*Object data in JSON:*
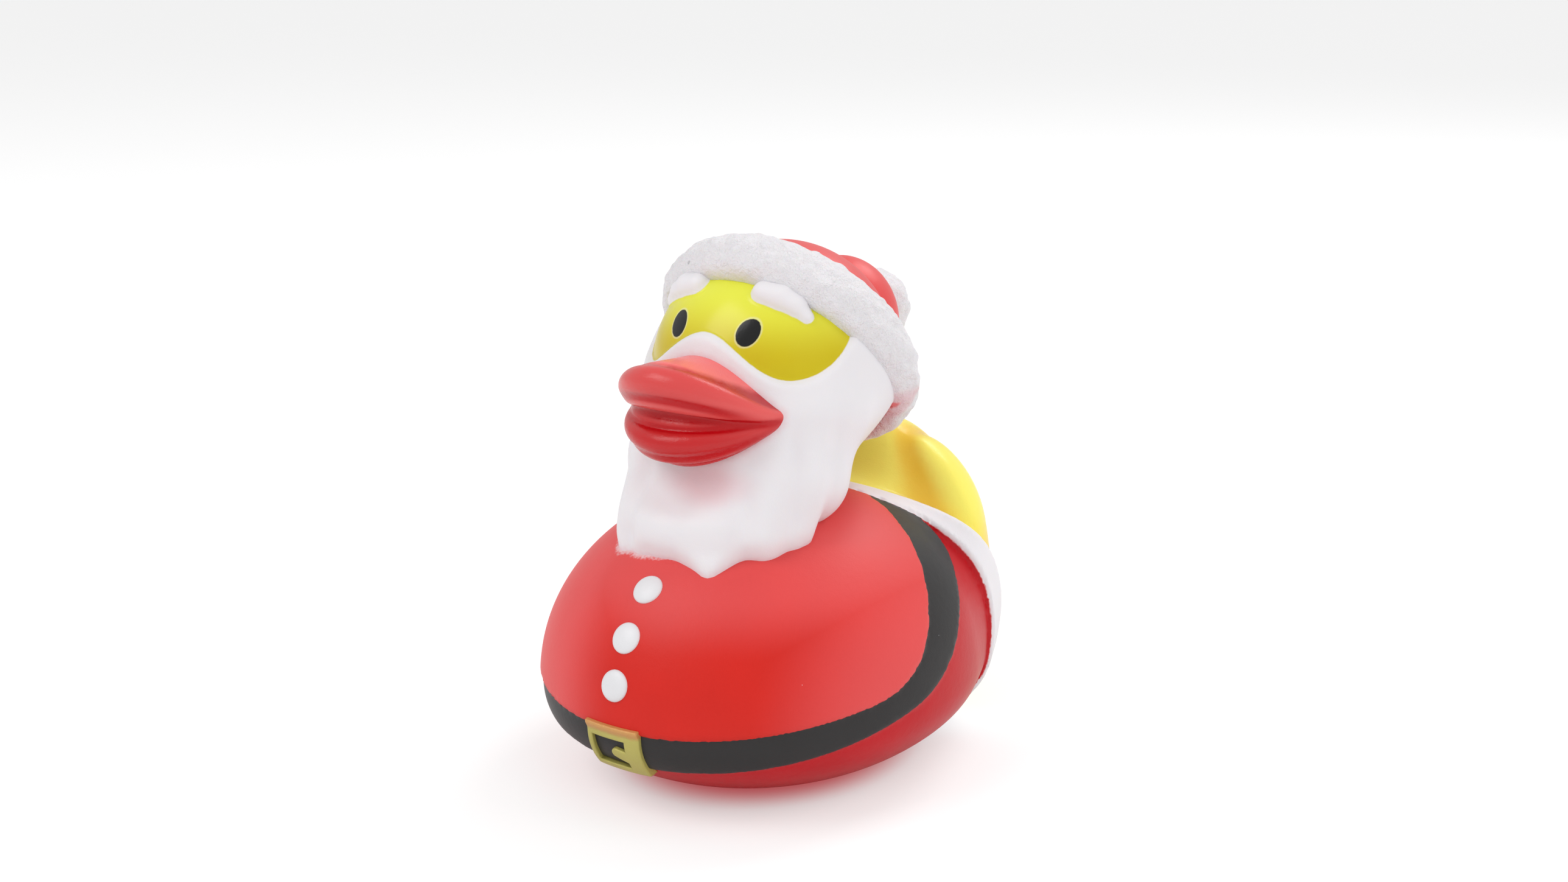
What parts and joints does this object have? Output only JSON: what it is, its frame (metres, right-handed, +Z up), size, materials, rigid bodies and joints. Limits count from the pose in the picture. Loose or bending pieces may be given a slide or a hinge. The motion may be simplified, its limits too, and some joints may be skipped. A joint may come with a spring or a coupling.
{
  "type": "bath duck",
  "caption": "Moulded vinyl bath duck in a winter costume with hat, beard, buttoned coat and belt, standing on a flat base.",
  "frame": {"origin": "centre of the flat base, on the surface that the duck stands on", "axes": "+Z up, -Y the way the duck faces, +X its left side"},
  "size_m": [0.068, 0.0842, 0.0867],
  "materials": {
    "vinyl": "satin"
  },
  "bodies": {
    "root": {"duck": "vinyl"}
  },
  "joints": []
}
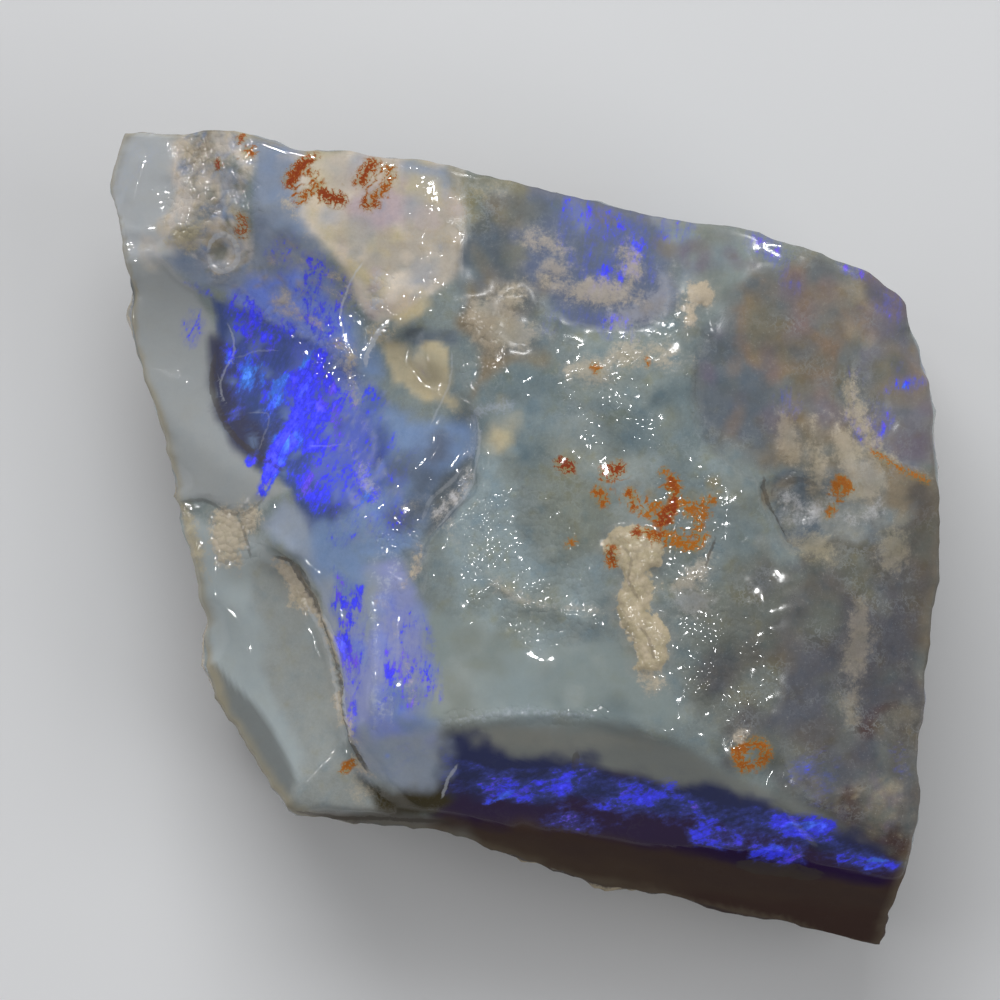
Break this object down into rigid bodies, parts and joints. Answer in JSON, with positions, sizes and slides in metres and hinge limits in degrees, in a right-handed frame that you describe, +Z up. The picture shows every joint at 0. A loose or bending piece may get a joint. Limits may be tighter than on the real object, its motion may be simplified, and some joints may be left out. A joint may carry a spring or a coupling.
{
  "type": "rough opal",
  "caption": "Broken lump of rough grey potch opal with blue fire in a scoop and along its front edge, lying on its back on a flat patch.",
  "frame": {"origin": "middle of the stone's plan, on the surface that it rests on", "axes": "+Z up, out of the fired face; +X to the right and +Y away, as the face is seen from above"},
  "size_m": [0.042, 0.041, 0.0176],
  "materials": {
    "opal": "glossy where it broke cleanly, duller where there is clay, wet-looking"
  },
  "bodies": {
    "root": {"rough_opal": "opal"}
  },
  "joints": []
}
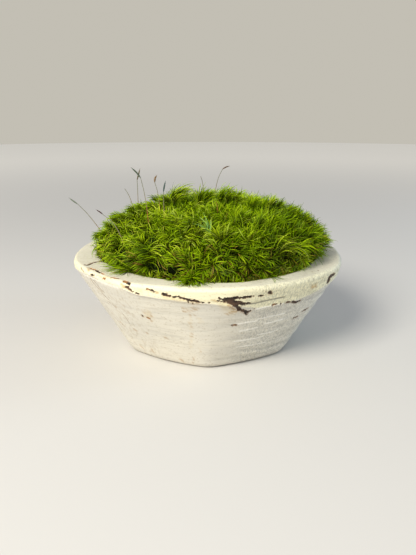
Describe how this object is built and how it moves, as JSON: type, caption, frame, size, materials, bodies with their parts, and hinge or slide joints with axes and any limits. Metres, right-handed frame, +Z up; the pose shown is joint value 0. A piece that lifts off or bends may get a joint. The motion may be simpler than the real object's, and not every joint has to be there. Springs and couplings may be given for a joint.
{
  "type": "moss clump in a wooden bowl",
  "caption": "Rounded cushion of leafy green moss with thin spore stalks, growing in a shallow faceted bowl of hewn, whitewashed wood.",
  "frame": {"origin": "middle of the bowl's flat underside, on the surface that it stands on", "axes": "+Z up out of the bowl's mouth, -Y towards the side seen in the picture, +X to its right"},
  "size_m": [0.2233, 0.2184, 0.1451],
  "materials": {
    "whitewashed_wood": "chalky off-white paint, rubbed and chipped to dark brown wood",
    "moss": "fresh moss leaves, soft sheen",
    "spore_stalk": "straw to rust coloured stalk, satin",
    "spore_capsule": "dark olive to brown capsule, satin"
  },
  "bodies": {
    "root": {"bowl": "whitewashed_wood", "moss_clump": "moss", "spore_stalk_1": "spore_stalk", "spore_stalk_2": "spore_stalk", "spore_stalk_3": "spore_stalk", "spore_stalk_4": "spore_stalk", "spore_stalk_5": "spore_stalk", "spore_stalk_6": "spore_stalk", "spore_stalk_7": "spore_stalk", "spore_stalk_8": "spore_stalk", "spore_stalk_9": "spore_stalk", "spore_capsule_1": "spore_capsule", "spore_capsule_2": "spore_capsule", "spore_capsule_4": "spore_capsule", "spore_capsule_5": "spore_capsule", "spore_capsule_6": "spore_capsule", "spore_capsule_7": "spore_capsule", "spore_capsule_9": "spore_capsule"}
  },
  "joints": []
}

*Aim of the task:* Reproduce the records word for word.

*Result of this exercise:*
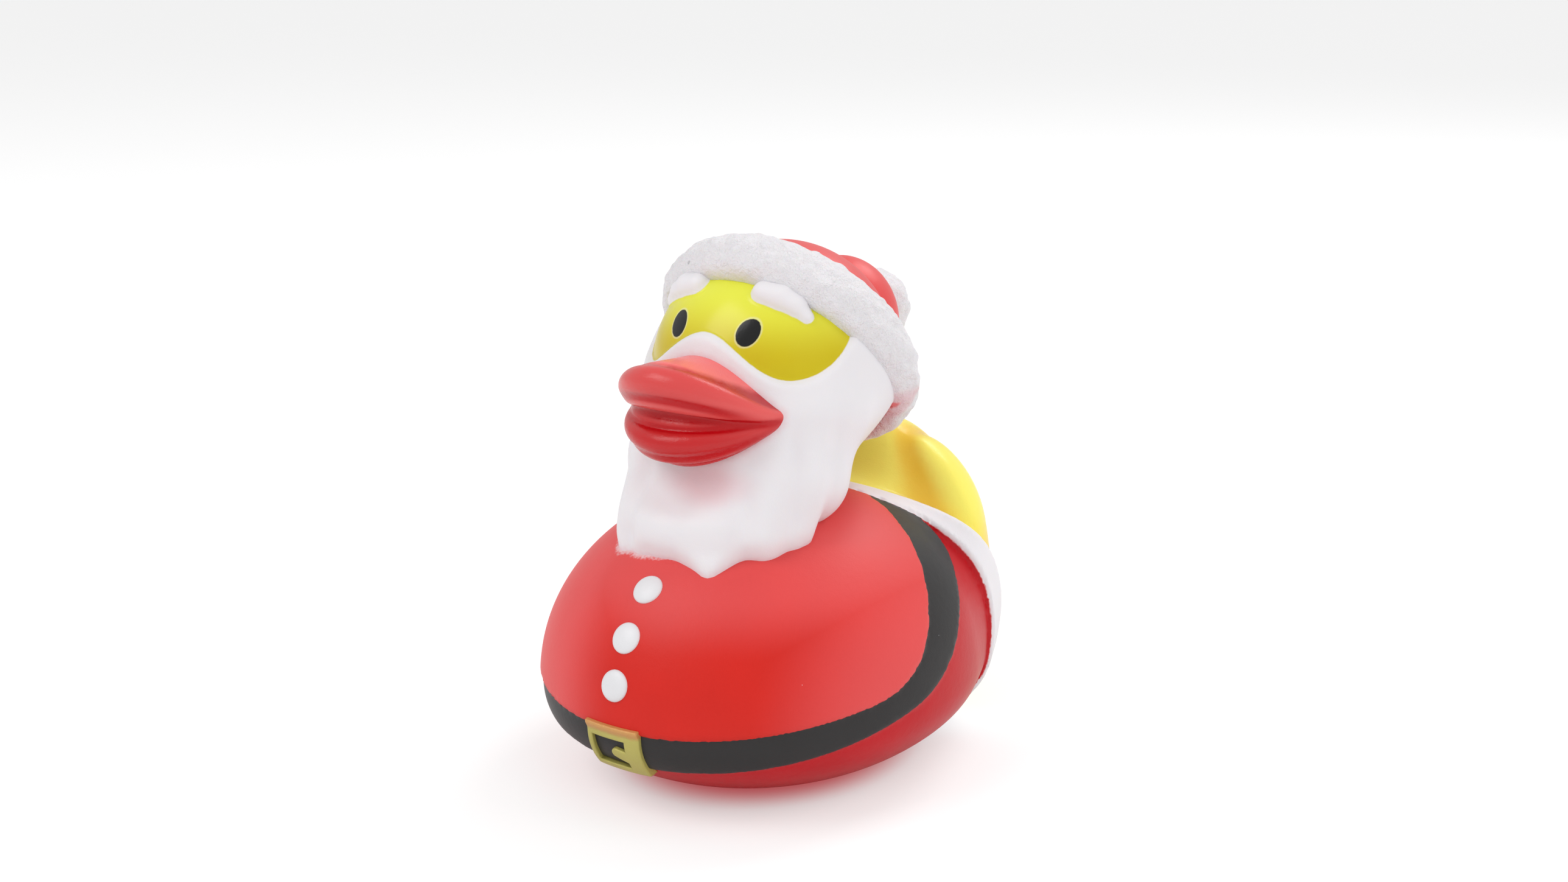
What parts and joints does this object have? Output only JSON: what it is, its frame (metres, right-handed, +Z up), size, materials, rigid bodies and joints. Limits count from the pose in the picture. Loose or bending pieces may be given a slide or a hinge. The motion may be simplified, its limits too, and some joints may be skipped. A joint may come with a spring or a coupling.
{
  "type": "bath duck",
  "caption": "Moulded vinyl bath duck in a winter costume with hat, beard, buttoned coat and belt, standing on a flat base.",
  "frame": {"origin": "centre of the flat base, on the surface that the duck stands on", "axes": "+Z up, -Y the way the duck faces, +X its left side"},
  "size_m": [0.068, 0.0842, 0.0867],
  "materials": {
    "vinyl": "satin"
  },
  "bodies": {
    "root": {"duck": "vinyl"}
  },
  "joints": []
}
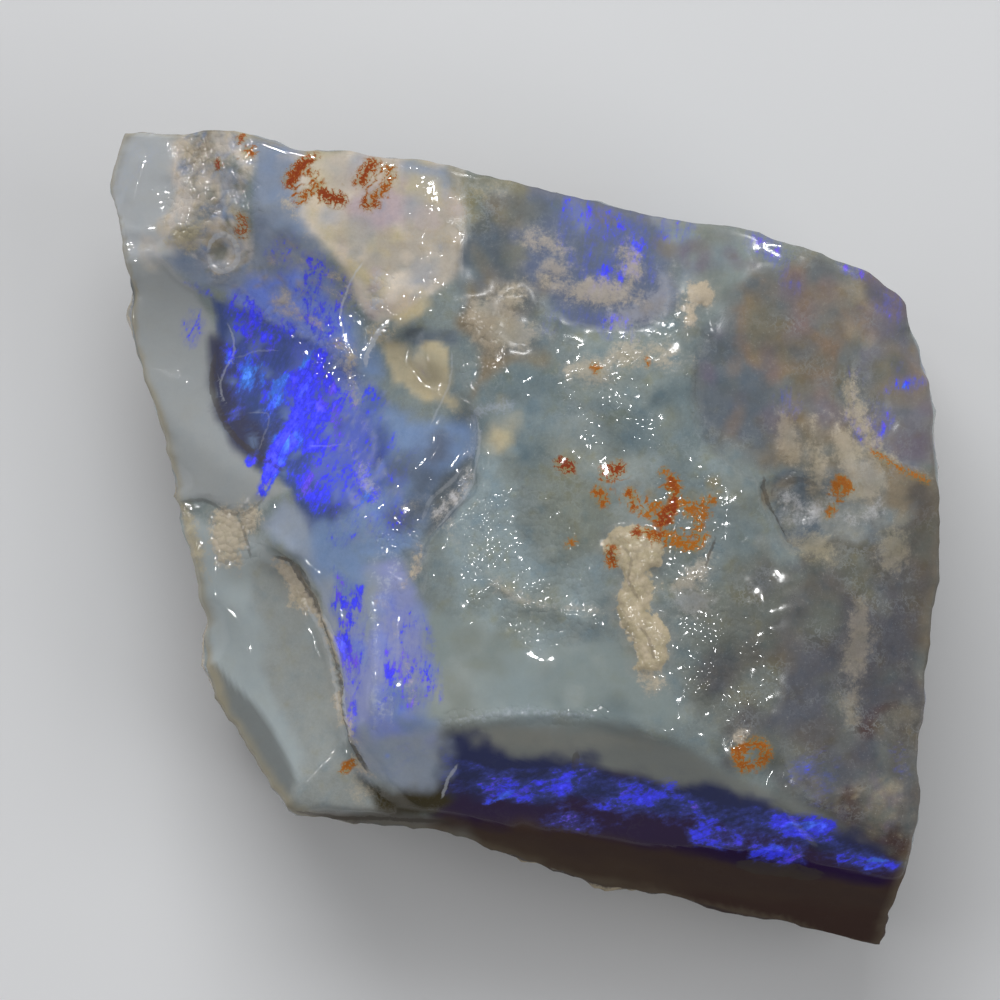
Break this object down into rigid bodies, parts and joints. Answer in JSON, with positions, sizes and slides in metres and hinge limits in degrees, in a right-handed frame that you describe, +Z up. The picture shows every joint at 0. A loose or bending piece may get a joint. Limits may be tighter than on the real object, its motion may be simplified, and some joints may be left out. A joint may carry a spring or a coupling.
{
  "type": "rough opal",
  "caption": "Broken lump of rough grey potch opal with blue fire in a scoop and along its front edge, lying on its back on a flat patch.",
  "frame": {"origin": "middle of the stone's plan, on the surface that it rests on", "axes": "+Z up, out of the fired face; +X to the right and +Y away, as the face is seen from above"},
  "size_m": [0.042, 0.041, 0.0176],
  "materials": {
    "opal": "glossy where it broke cleanly, duller where there is clay, wet-looking"
  },
  "bodies": {
    "root": {"rough_opal": "opal"}
  },
  "joints": []
}
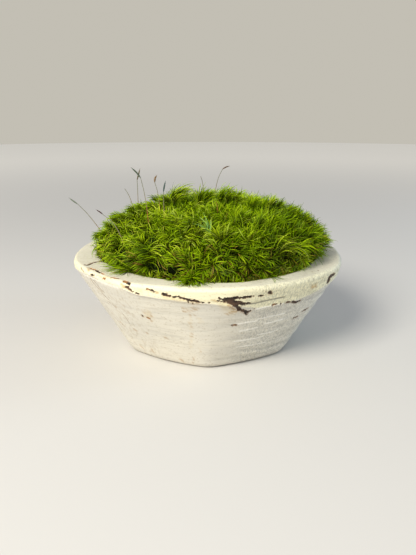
Describe how this object is built and how it moves, as JSON: type, caption, frame, size, materials, bodies with their parts, and hinge or slide joints with axes and any limits. Metres, right-handed frame, +Z up; the pose shown is joint value 0. A piece that lifts off or bends may get a joint. The motion may be simpler than the real object's, and not every joint has to be there. Springs and couplings may be given for a joint.
{
  "type": "moss clump in a wooden bowl",
  "caption": "Rounded cushion of leafy green moss with thin spore stalks, growing in a shallow faceted bowl of hewn, whitewashed wood.",
  "frame": {"origin": "middle of the bowl's flat underside, on the surface that it stands on", "axes": "+Z up out of the bowl's mouth, -Y towards the side seen in the picture, +X to its right"},
  "size_m": [0.2233, 0.2184, 0.1451],
  "materials": {
    "whitewashed_wood": "chalky off-white paint, rubbed and chipped to dark brown wood",
    "moss": "fresh moss leaves, soft sheen",
    "spore_stalk": "straw to rust coloured stalk, satin",
    "spore_capsule": "dark olive to brown capsule, satin"
  },
  "bodies": {
    "root": {"bowl": "whitewashed_wood", "moss_clump": "moss", "spore_stalk_1": "spore_stalk", "spore_stalk_2": "spore_stalk", "spore_stalk_3": "spore_stalk", "spore_stalk_4": "spore_stalk", "spore_stalk_5": "spore_stalk", "spore_stalk_6": "spore_stalk", "spore_stalk_7": "spore_stalk", "spore_stalk_8": "spore_stalk", "spore_stalk_9": "spore_stalk", "spore_capsule_1": "spore_capsule", "spore_capsule_2": "spore_capsule", "spore_capsule_4": "spore_capsule", "spore_capsule_5": "spore_capsule", "spore_capsule_6": "spore_capsule", "spore_capsule_7": "spore_capsule", "spore_capsule_9": "spore_capsule"}
  },
  "joints": []
}